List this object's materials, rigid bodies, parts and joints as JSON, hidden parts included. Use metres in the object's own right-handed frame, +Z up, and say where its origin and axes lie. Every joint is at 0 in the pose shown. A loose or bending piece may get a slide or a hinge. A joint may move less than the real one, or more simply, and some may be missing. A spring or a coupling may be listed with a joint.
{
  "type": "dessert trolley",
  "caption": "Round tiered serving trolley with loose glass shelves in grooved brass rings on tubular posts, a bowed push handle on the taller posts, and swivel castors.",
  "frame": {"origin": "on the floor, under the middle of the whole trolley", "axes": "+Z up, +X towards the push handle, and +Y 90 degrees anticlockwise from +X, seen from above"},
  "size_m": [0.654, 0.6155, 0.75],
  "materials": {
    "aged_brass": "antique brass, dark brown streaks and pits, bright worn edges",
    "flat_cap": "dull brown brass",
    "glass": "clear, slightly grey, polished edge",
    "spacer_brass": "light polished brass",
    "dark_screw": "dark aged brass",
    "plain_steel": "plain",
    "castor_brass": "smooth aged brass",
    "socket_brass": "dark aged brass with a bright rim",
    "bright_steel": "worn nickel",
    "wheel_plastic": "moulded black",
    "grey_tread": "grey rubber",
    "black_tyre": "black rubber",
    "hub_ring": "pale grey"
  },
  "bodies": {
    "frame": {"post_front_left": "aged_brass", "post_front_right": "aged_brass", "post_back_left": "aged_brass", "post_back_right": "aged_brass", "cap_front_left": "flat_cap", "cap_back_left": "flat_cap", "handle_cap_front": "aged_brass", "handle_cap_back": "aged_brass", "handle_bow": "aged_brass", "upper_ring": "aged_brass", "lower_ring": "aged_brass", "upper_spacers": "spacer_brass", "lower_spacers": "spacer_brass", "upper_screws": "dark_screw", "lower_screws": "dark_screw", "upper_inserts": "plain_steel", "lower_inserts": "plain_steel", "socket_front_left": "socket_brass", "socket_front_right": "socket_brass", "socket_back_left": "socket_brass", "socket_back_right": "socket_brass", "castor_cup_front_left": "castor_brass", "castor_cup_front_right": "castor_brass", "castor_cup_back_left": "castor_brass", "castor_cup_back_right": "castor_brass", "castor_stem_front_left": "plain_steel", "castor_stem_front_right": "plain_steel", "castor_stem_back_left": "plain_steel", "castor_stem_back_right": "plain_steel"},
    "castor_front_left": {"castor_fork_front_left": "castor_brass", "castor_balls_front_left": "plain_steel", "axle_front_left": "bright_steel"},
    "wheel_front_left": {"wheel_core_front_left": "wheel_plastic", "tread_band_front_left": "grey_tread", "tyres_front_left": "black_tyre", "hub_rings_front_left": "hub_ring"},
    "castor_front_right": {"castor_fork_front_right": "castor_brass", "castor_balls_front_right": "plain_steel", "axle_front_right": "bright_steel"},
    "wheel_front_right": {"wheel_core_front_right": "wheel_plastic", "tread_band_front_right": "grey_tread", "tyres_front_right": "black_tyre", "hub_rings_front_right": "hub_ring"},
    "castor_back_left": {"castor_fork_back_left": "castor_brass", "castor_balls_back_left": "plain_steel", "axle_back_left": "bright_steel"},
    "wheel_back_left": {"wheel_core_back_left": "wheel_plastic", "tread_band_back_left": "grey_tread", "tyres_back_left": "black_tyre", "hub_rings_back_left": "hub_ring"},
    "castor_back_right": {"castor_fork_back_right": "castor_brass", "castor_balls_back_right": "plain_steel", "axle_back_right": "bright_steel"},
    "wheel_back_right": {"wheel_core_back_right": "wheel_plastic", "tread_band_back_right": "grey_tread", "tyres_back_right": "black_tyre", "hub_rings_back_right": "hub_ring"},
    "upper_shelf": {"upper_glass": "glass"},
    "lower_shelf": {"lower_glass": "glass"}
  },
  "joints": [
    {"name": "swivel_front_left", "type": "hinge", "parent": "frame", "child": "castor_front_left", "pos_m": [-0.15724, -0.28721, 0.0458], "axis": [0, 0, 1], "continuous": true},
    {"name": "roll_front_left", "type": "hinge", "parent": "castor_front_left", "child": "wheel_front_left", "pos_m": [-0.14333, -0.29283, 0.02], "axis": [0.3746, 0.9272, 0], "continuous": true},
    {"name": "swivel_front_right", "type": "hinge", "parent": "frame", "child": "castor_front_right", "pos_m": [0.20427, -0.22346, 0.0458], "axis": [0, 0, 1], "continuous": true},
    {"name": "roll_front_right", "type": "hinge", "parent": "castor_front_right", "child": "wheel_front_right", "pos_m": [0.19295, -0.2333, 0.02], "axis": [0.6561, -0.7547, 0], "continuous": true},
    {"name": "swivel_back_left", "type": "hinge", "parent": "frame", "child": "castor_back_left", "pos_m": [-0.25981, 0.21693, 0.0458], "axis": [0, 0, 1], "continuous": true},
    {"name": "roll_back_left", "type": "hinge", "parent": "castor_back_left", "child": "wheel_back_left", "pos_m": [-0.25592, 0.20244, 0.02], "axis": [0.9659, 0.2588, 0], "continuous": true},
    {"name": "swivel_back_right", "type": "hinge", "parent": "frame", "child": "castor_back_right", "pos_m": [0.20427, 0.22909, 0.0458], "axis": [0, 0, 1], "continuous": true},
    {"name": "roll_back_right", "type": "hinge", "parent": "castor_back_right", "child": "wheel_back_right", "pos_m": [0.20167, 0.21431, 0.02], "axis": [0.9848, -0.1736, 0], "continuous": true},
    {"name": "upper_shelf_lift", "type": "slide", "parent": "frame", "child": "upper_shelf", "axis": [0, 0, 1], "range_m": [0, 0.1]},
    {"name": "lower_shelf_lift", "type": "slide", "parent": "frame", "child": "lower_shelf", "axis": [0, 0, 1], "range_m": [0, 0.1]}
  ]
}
:::::
— Set exercise —
Write out the listing once more, matching it exactly.

— Response below —
List this object's materials, rigid bodies, parts and joints as JSON, hidden parts included. Use metres in the object's own right-handed frame, +Z up, and say where its origin and axes lie. Every joint is at 0 in the pose shown. A loose or bending piece may get a slide or a hinge. A joint may move less than the real one, or more simply, and some may be missing. A spring or a coupling may be listed with a joint.
{
  "type": "dessert trolley",
  "caption": "Round tiered serving trolley with loose glass shelves in grooved brass rings on tubular posts, a bowed push handle on the taller posts, and swivel castors.",
  "frame": {"origin": "on the floor, under the middle of the whole trolley", "axes": "+Z up, +X towards the push handle, and +Y 90 degrees anticlockwise from +X, seen from above"},
  "size_m": [0.654, 0.6155, 0.75],
  "materials": {
    "aged_brass": "antique brass, dark brown streaks and pits, bright worn edges",
    "flat_cap": "dull brown brass",
    "glass": "clear, slightly grey, polished edge",
    "spacer_brass": "light polished brass",
    "dark_screw": "dark aged brass",
    "plain_steel": "plain",
    "castor_brass": "smooth aged brass",
    "socket_brass": "dark aged brass with a bright rim",
    "bright_steel": "worn nickel",
    "wheel_plastic": "moulded black",
    "grey_tread": "grey rubber",
    "black_tyre": "black rubber",
    "hub_ring": "pale grey"
  },
  "bodies": {
    "frame": {"post_front_left": "aged_brass", "post_front_right": "aged_brass", "post_back_left": "aged_brass", "post_back_right": "aged_brass", "cap_front_left": "flat_cap", "cap_back_left": "flat_cap", "handle_cap_front": "aged_brass", "handle_cap_back": "aged_brass", "handle_bow": "aged_brass", "upper_ring": "aged_brass", "lower_ring": "aged_brass", "upper_spacers": "spacer_brass", "lower_spacers": "spacer_brass", "upper_screws": "dark_screw", "lower_screws": "dark_screw", "upper_inserts": "plain_steel", "lower_inserts": "plain_steel", "socket_front_left": "socket_brass", "socket_front_right": "socket_brass", "socket_back_left": "socket_brass", "socket_back_right": "socket_brass", "castor_cup_front_left": "castor_brass", "castor_cup_front_right": "castor_brass", "castor_cup_back_left": "castor_brass", "castor_cup_back_right": "castor_brass", "castor_stem_front_left": "plain_steel", "castor_stem_front_right": "plain_steel", "castor_stem_back_left": "plain_steel", "castor_stem_back_right": "plain_steel"},
    "castor_front_left": {"castor_fork_front_left": "castor_brass", "castor_balls_front_left": "plain_steel", "axle_front_left": "bright_steel"},
    "wheel_front_left": {"wheel_core_front_left": "wheel_plastic", "tread_band_front_left": "grey_tread", "tyres_front_left": "black_tyre", "hub_rings_front_left": "hub_ring"},
    "castor_front_right": {"castor_fork_front_right": "castor_brass", "castor_balls_front_right": "plain_steel", "axle_front_right": "bright_steel"},
    "wheel_front_right": {"wheel_core_front_right": "wheel_plastic", "tread_band_front_right": "grey_tread", "tyres_front_right": "black_tyre", "hub_rings_front_right": "hub_ring"},
    "castor_back_left": {"castor_fork_back_left": "castor_brass", "castor_balls_back_left": "plain_steel", "axle_back_left": "bright_steel"},
    "wheel_back_left": {"wheel_core_back_left": "wheel_plastic", "tread_band_back_left": "grey_tread", "tyres_back_left": "black_tyre", "hub_rings_back_left": "hub_ring"},
    "castor_back_right": {"castor_fork_back_right": "castor_brass", "castor_balls_back_right": "plain_steel", "axle_back_right": "bright_steel"},
    "wheel_back_right": {"wheel_core_back_right": "wheel_plastic", "tread_band_back_right": "grey_tread", "tyres_back_right": "black_tyre", "hub_rings_back_right": "hub_ring"},
    "upper_shelf": {"upper_glass": "glass"},
    "lower_shelf": {"lower_glass": "glass"}
  },
  "joints": [
    {"name": "swivel_front_left", "type": "hinge", "parent": "frame", "child": "castor_front_left", "pos_m": [-0.15724, -0.28721, 0.0458], "axis": [0, 0, 1], "continuous": true},
    {"name": "roll_front_left", "type": "hinge", "parent": "castor_front_left", "child": "wheel_front_left", "pos_m": [-0.14333, -0.29283, 0.02], "axis": [0.3746, 0.9272, 0], "continuous": true},
    {"name": "swivel_front_right", "type": "hinge", "parent": "frame", "child": "castor_front_right", "pos_m": [0.20427, -0.22346, 0.0458], "axis": [0, 0, 1], "continuous": true},
    {"name": "roll_front_right", "type": "hinge", "parent": "castor_front_right", "child": "wheel_front_right", "pos_m": [0.19295, -0.2333, 0.02], "axis": [0.6561, -0.7547, 0], "continuous": true},
    {"name": "swivel_back_left", "type": "hinge", "parent": "frame", "child": "castor_back_left", "pos_m": [-0.25981, 0.21693, 0.0458], "axis": [0, 0, 1], "continuous": true},
    {"name": "roll_back_left", "type": "hinge", "parent": "castor_back_left", "child": "wheel_back_left", "pos_m": [-0.25592, 0.20244, 0.02], "axis": [0.9659, 0.2588, 0], "continuous": true},
    {"name": "swivel_back_right", "type": "hinge", "parent": "frame", "child": "castor_back_right", "pos_m": [0.20427, 0.22909, 0.0458], "axis": [0, 0, 1], "continuous": true},
    {"name": "roll_back_right", "type": "hinge", "parent": "castor_back_right", "child": "wheel_back_right", "pos_m": [0.20167, 0.21431, 0.02], "axis": [0.9848, -0.1736, 0], "continuous": true},
    {"name": "upper_shelf_lift", "type": "slide", "parent": "frame", "child": "upper_shelf", "axis": [0, 0, 1], "range_m": [0, 0.1]},
    {"name": "lower_shelf_lift", "type": "slide", "parent": "frame", "child": "lower_shelf", "axis": [0, 0, 1], "range_m": [0, 0.1]}
  ]
}